◆ Material provided ◆
--- Begin ---
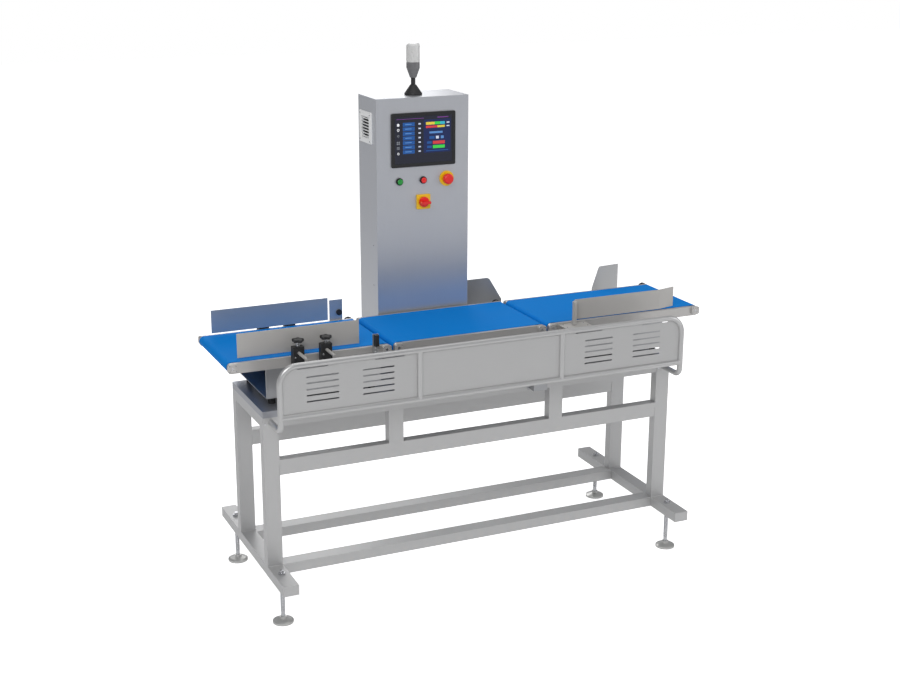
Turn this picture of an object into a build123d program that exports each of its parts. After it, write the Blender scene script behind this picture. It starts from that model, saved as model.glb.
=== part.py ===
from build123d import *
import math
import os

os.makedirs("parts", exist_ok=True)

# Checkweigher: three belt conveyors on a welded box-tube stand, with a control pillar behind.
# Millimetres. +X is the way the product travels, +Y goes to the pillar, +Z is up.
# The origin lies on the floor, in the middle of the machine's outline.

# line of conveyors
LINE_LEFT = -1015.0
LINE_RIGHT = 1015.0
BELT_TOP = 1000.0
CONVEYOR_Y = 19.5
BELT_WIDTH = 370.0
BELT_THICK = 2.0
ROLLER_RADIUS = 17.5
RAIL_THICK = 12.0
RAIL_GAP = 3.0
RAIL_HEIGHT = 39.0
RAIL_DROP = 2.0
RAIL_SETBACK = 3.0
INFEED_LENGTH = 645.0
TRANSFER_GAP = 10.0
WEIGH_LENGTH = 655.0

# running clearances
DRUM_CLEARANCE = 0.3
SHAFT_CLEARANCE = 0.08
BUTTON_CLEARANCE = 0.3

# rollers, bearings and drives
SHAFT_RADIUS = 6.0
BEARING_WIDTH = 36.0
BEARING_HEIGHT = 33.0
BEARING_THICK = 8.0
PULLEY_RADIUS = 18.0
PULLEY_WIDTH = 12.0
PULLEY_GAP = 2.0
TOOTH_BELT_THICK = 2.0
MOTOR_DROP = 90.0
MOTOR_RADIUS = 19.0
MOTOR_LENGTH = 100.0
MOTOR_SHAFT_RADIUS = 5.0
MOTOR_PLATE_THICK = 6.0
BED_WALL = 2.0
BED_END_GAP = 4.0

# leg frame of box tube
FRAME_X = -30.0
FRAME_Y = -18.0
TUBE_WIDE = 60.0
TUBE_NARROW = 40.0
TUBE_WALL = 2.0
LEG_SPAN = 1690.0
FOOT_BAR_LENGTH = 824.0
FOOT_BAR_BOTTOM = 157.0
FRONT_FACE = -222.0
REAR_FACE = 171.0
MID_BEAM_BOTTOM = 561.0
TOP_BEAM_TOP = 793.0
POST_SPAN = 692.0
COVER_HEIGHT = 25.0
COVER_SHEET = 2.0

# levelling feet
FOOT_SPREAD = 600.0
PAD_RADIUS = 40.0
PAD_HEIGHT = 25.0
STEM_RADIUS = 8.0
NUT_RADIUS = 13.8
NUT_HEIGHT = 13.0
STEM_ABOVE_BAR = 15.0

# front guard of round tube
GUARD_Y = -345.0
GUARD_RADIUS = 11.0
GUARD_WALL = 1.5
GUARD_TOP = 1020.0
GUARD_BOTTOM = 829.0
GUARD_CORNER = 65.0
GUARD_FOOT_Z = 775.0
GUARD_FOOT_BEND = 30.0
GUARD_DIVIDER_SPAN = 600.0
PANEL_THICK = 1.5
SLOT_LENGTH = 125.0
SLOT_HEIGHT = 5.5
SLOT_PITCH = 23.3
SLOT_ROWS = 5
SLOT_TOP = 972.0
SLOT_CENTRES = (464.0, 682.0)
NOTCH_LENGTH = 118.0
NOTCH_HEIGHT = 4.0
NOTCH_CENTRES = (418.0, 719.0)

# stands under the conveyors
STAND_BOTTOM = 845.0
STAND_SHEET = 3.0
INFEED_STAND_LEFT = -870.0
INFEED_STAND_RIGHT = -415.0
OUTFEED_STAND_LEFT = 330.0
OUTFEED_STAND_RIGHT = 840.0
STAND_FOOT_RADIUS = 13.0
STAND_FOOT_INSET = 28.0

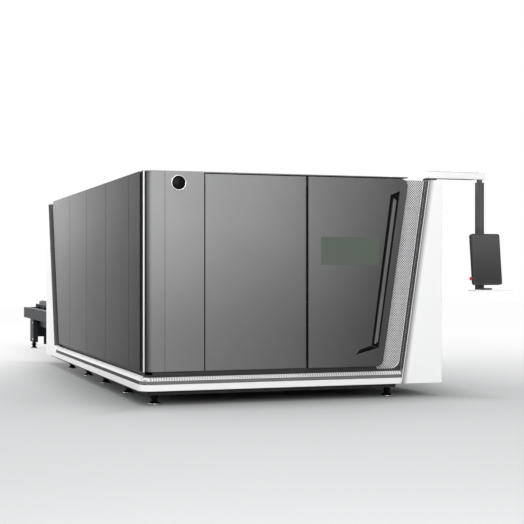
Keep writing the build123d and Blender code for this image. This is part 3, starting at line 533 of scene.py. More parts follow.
--- End ---
◆ Task instructions ◆
Reproduce the material in full, with no word added or dropped.

◆ Worked answer ◆
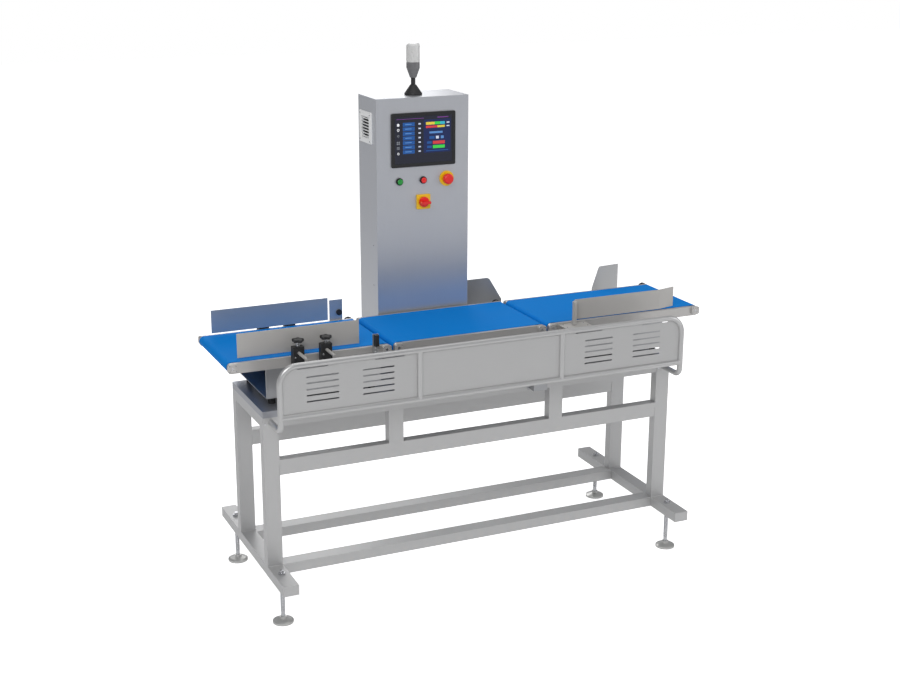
Turn this picture of an object into a build123d program that exports each of its parts. After it, write the Blender scene script behind this picture. It starts from that model, saved as model.glb.
=== part.py ===
from build123d import *
import math
import os

os.makedirs("parts", exist_ok=True)

# Checkweigher: three belt conveyors on a welded box-tube stand, with a control pillar behind.
# Millimetres. +X is the way the product travels, +Y goes to the pillar, +Z is up.
# The origin lies on the floor, in the middle of the machine's outline.

# line of conveyors
LINE_LEFT = -1015.0
LINE_RIGHT = 1015.0
BELT_TOP = 1000.0
CONVEYOR_Y = 19.5
BELT_WIDTH = 370.0
BELT_THICK = 2.0
ROLLER_RADIUS = 17.5
RAIL_THICK = 12.0
RAIL_GAP = 3.0
RAIL_HEIGHT = 39.0
RAIL_DROP = 2.0
RAIL_SETBACK = 3.0
INFEED_LENGTH = 645.0
TRANSFER_GAP = 10.0
WEIGH_LENGTH = 655.0

# running clearances
DRUM_CLEARANCE = 0.3
SHAFT_CLEARANCE = 0.08
BUTTON_CLEARANCE = 0.3

# rollers, bearings and drives
SHAFT_RADIUS = 6.0
BEARING_WIDTH = 36.0
BEARING_HEIGHT = 33.0
BEARING_THICK = 8.0
PULLEY_RADIUS = 18.0
PULLEY_WIDTH = 12.0
PULLEY_GAP = 2.0
TOOTH_BELT_THICK = 2.0
MOTOR_DROP = 90.0
MOTOR_RADIUS = 19.0
MOTOR_LENGTH = 100.0
MOTOR_SHAFT_RADIUS = 5.0
MOTOR_PLATE_THICK = 6.0
BED_WALL = 2.0
BED_END_GAP = 4.0

# leg frame of box tube
FRAME_X = -30.0
FRAME_Y = -18.0
TUBE_WIDE = 60.0
TUBE_NARROW = 40.0
TUBE_WALL = 2.0
LEG_SPAN = 1690.0
FOOT_BAR_LENGTH = 824.0
FOOT_BAR_BOTTOM = 157.0
FRONT_FACE = -222.0
REAR_FACE = 171.0
MID_BEAM_BOTTOM = 561.0
TOP_BEAM_TOP = 793.0
POST_SPAN = 692.0
COVER_HEIGHT = 25.0
COVER_SHEET = 2.0

# levelling feet
FOOT_SPREAD = 600.0
PAD_RADIUS = 40.0
PAD_HEIGHT = 25.0
STEM_RADIUS = 8.0
NUT_RADIUS = 13.8
NUT_HEIGHT = 13.0
STEM_ABOVE_BAR = 15.0

# front guard of round tube
GUARD_Y = -345.0
GUARD_RADIUS = 11.0
GUARD_WALL = 1.5
GUARD_TOP = 1020.0
GUARD_BOTTOM = 829.0
GUARD_CORNER = 65.0
GUARD_FOOT_Z = 775.0
GUARD_FOOT_BEND = 30.0
GUARD_DIVIDER_SPAN = 600.0
PANEL_THICK = 1.5
SLOT_LENGTH = 125.0
SLOT_HEIGHT = 5.5
SLOT_PITCH = 23.3
SLOT_ROWS = 5
SLOT_TOP = 972.0
SLOT_CENTRES = (464.0, 682.0)
NOTCH_LENGTH = 118.0
NOTCH_HEIGHT = 4.0
NOTCH_CENTRES = (418.0, 719.0)

# stands under the conveyors
STAND_BOTTOM = 845.0
STAND_SHEET = 3.0
INFEED_STAND_LEFT = -870.0
INFEED_STAND_RIGHT = -415.0
OUTFEED_STAND_LEFT = 330.0
OUTFEED_STAND_RIGHT = 840.0
STAND_FOOT_RADIUS = 13.0
STAND_FOOT_INSET = 28.0

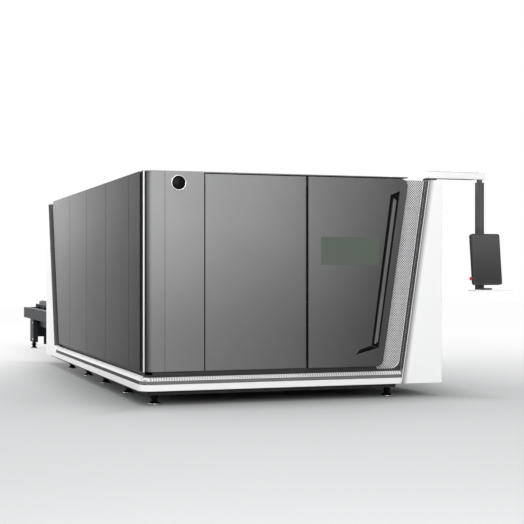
Keep writing the build123d and Blender code for this image. This is part 3, starting at line 533 of scene.py. More parts follow.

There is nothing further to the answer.